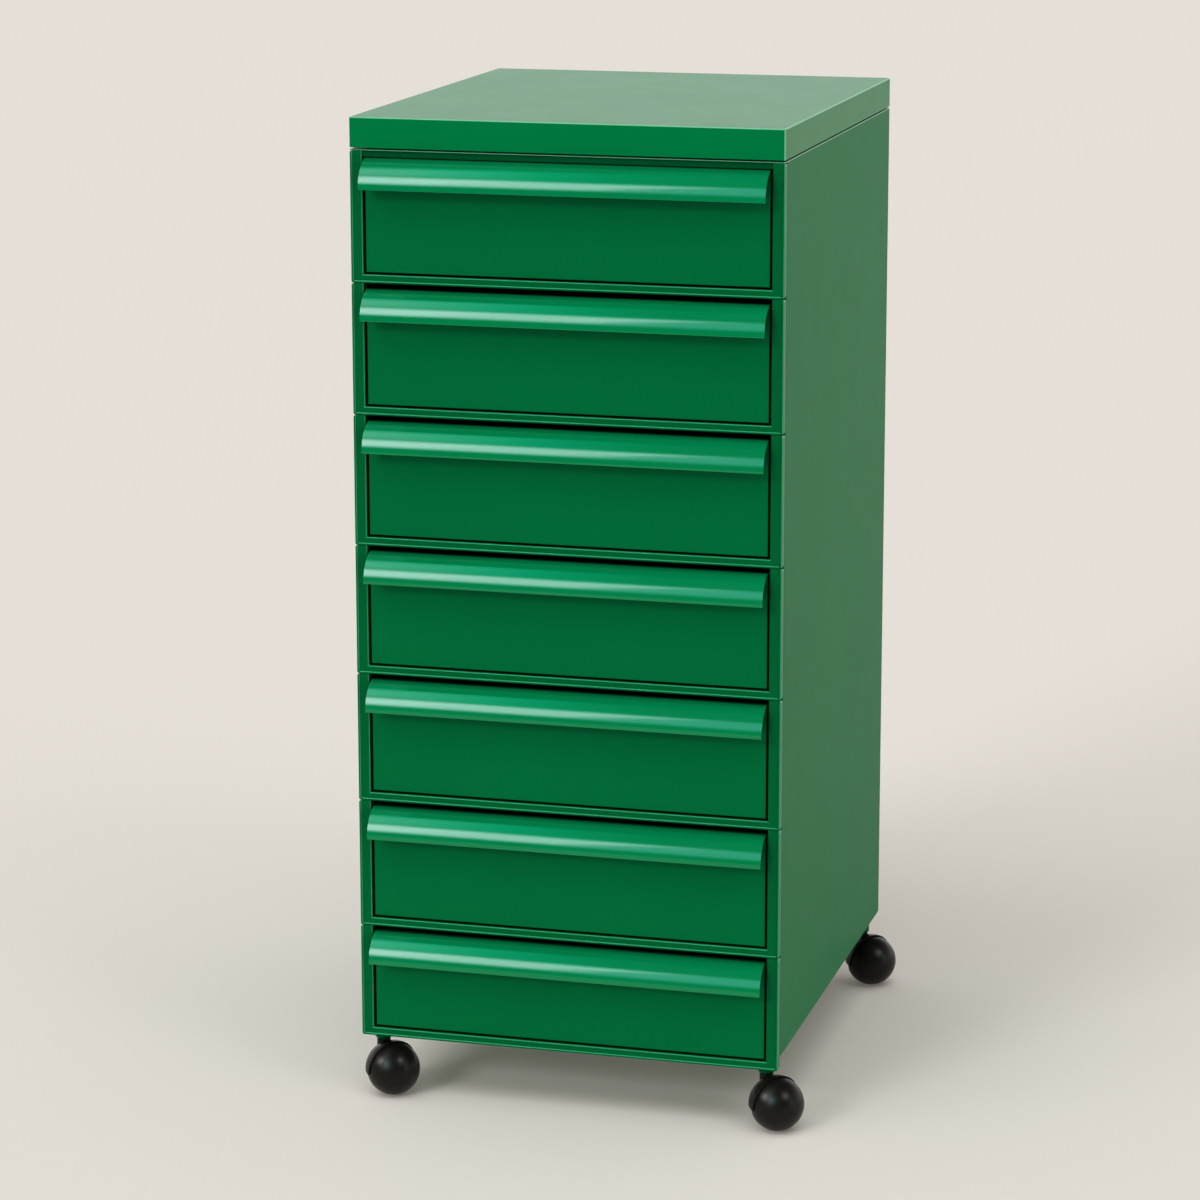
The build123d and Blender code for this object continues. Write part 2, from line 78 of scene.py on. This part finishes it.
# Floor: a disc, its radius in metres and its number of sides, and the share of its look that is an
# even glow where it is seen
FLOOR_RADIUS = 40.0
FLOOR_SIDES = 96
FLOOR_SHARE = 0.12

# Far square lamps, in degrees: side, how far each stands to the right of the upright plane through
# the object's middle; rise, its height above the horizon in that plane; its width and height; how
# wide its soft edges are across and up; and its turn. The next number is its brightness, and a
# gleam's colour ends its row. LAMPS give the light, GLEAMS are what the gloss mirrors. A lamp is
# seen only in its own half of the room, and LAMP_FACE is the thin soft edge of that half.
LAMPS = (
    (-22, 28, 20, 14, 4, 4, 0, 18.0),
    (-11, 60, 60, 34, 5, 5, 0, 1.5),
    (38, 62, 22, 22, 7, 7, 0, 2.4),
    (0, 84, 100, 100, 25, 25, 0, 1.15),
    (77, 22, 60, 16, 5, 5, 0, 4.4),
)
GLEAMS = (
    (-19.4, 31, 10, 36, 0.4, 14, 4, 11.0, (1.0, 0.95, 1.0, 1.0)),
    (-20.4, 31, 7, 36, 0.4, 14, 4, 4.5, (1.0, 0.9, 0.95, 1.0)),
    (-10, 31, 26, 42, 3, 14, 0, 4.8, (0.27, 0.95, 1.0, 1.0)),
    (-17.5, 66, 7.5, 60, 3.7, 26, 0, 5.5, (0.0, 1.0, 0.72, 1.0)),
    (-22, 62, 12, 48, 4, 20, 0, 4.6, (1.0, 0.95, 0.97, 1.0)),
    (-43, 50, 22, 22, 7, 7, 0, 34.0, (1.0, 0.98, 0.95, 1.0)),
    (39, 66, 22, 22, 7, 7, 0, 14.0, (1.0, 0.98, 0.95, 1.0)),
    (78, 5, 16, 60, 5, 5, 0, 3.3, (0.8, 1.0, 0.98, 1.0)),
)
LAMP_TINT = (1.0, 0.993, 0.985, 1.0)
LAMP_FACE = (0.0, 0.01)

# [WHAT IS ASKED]
Reproduce the data, keeping every line exactly the same.

# [SOLUTION TO THIS PROBLEM]
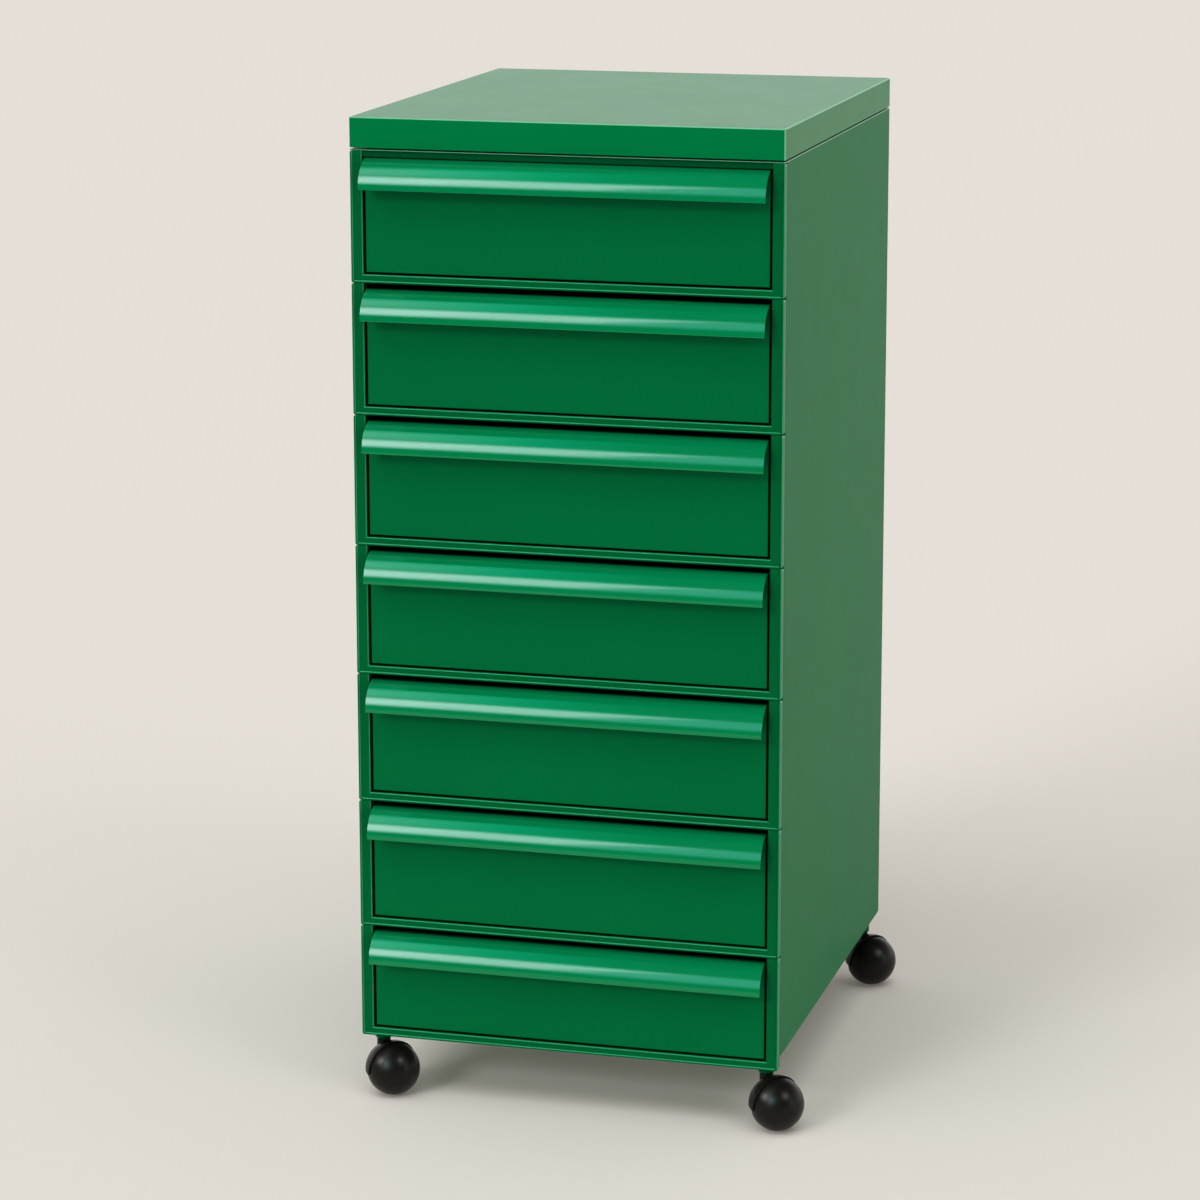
The build123d and Blender code for this object continues. Write part 2, from line 78 of scene.py on. This part finishes it.
# Floor: a disc, its radius in metres and its number of sides, and the share of its look that is an
# even glow where it is seen
FLOOR_RADIUS = 40.0
FLOOR_SIDES = 96
FLOOR_SHARE = 0.12

# Far square lamps, in degrees: side, how far each stands to the right of the upright plane through
# the object's middle; rise, its height above the horizon in that plane; its width and height; how
# wide its soft edges are across and up; and its turn. The next number is its brightness, and a
# gleam's colour ends its row. LAMPS give the light, GLEAMS are what the gloss mirrors. A lamp is
# seen only in its own half of the room, and LAMP_FACE is the thin soft edge of that half.
LAMPS = (
    (-22, 28, 20, 14, 4, 4, 0, 18.0),
    (-11, 60, 60, 34, 5, 5, 0, 1.5),
    (38, 62, 22, 22, 7, 7, 0, 2.4),
    (0, 84, 100, 100, 25, 25, 0, 1.15),
    (77, 22, 60, 16, 5, 5, 0, 4.4),
)
GLEAMS = (
    (-19.4, 31, 10, 36, 0.4, 14, 4, 11.0, (1.0, 0.95, 1.0, 1.0)),
    (-20.4, 31, 7, 36, 0.4, 14, 4, 4.5, (1.0, 0.9, 0.95, 1.0)),
    (-10, 31, 26, 42, 3, 14, 0, 4.8, (0.27, 0.95, 1.0, 1.0)),
    (-17.5, 66, 7.5, 60, 3.7, 26, 0, 5.5, (0.0, 1.0, 0.72, 1.0)),
    (-22, 62, 12, 48, 4, 20, 0, 4.6, (1.0, 0.95, 0.97, 1.0)),
    (-43, 50, 22, 22, 7, 7, 0, 34.0, (1.0, 0.98, 0.95, 1.0)),
    (39, 66, 22, 22, 7, 7, 0, 14.0, (1.0, 0.98, 0.95, 1.0)),
    (78, 5, 16, 60, 5, 5, 0, 3.3, (0.8, 1.0, 0.98, 1.0)),
)
LAMP_TINT = (1.0, 0.993, 0.985, 1.0)
LAMP_FACE = (0.0, 0.01)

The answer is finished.